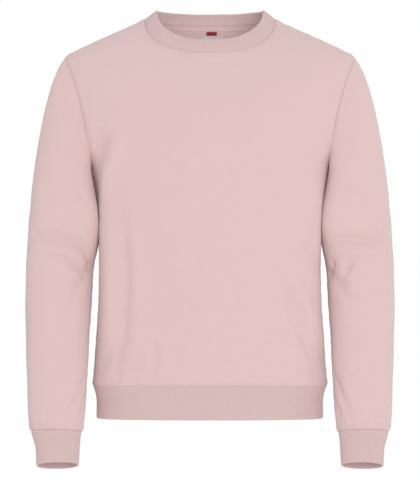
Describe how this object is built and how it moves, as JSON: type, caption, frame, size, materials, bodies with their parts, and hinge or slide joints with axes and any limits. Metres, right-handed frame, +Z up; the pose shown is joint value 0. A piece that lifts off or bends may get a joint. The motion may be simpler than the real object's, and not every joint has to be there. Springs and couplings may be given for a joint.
{
  "type": "crewneck sweatshirt",
  "caption": "Long-sleeved crewneck sweatshirt filled out as worn, hollow, with set-in sleeves, ribbed collar, cuffs and hem, and open neck, wrists and bottom.",
  "frame": {"origin": "midway between the two shoulder seams, level with them just outside the neck", "axes": "+X to the wearer's left, -Y to the front, +Z up"},
  "size_m": [0.6344, 0.226, 0.786],
  "materials": {
    "fleece": "matte brushed sweatshirt knit, pale dusty pink",
    "rib": "matte rib knit, pale dusty pink",
    "tape": "matte twill tape, pale dusty pink",
    "red_label": "plain woven label, red",
    "pale_label": "plain woven label, pale grey"
  },
  "bodies": {
    "root": {"front_panel": "fleece", "back_panel": "fleece", "sleeve_left": "fleece", "sleeve_right": "fleece", "collar_rib": "rib", "hem_rib": "rib", "cuff_left": "rib", "cuff_right": "rib", "neck_tape": "tape", "label_tab": "red_label", "size_label": "pale_label"}
  },
  "joints": []
}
= = =
## Do this
Extract all of the data shown above and repeat it verbatim.

## Answer to this exercise
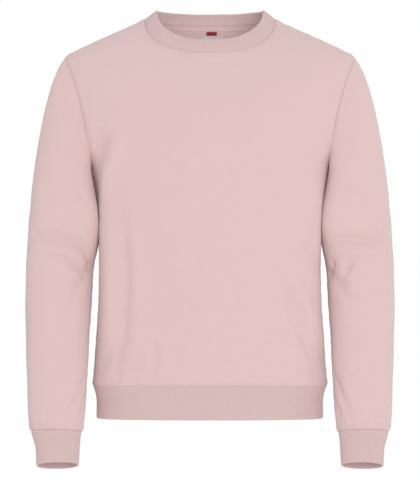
Describe how this object is built and how it moves, as JSON: type, caption, frame, size, materials, bodies with their parts, and hinge or slide joints with axes and any limits. Metres, right-handed frame, +Z up; the pose shown is joint value 0. A piece that lifts off or bends may get a joint. The motion may be simpler than the real object's, and not every joint has to be there. Springs and couplings may be given for a joint.
{
  "type": "crewneck sweatshirt",
  "caption": "Long-sleeved crewneck sweatshirt filled out as worn, hollow, with set-in sleeves, ribbed collar, cuffs and hem, and open neck, wrists and bottom.",
  "frame": {"origin": "midway between the two shoulder seams, level with them just outside the neck", "axes": "+X to the wearer's left, -Y to the front, +Z up"},
  "size_m": [0.6344, 0.226, 0.786],
  "materials": {
    "fleece": "matte brushed sweatshirt knit, pale dusty pink",
    "rib": "matte rib knit, pale dusty pink",
    "tape": "matte twill tape, pale dusty pink",
    "red_label": "plain woven label, red",
    "pale_label": "plain woven label, pale grey"
  },
  "bodies": {
    "root": {"front_panel": "fleece", "back_panel": "fleece", "sleeve_left": "fleece", "sleeve_right": "fleece", "collar_rib": "rib", "hem_rib": "rib", "cuff_left": "rib", "cuff_right": "rib", "neck_tape": "tape", "label_tab": "red_label", "size_label": "pale_label"}
  },
  "joints": []
}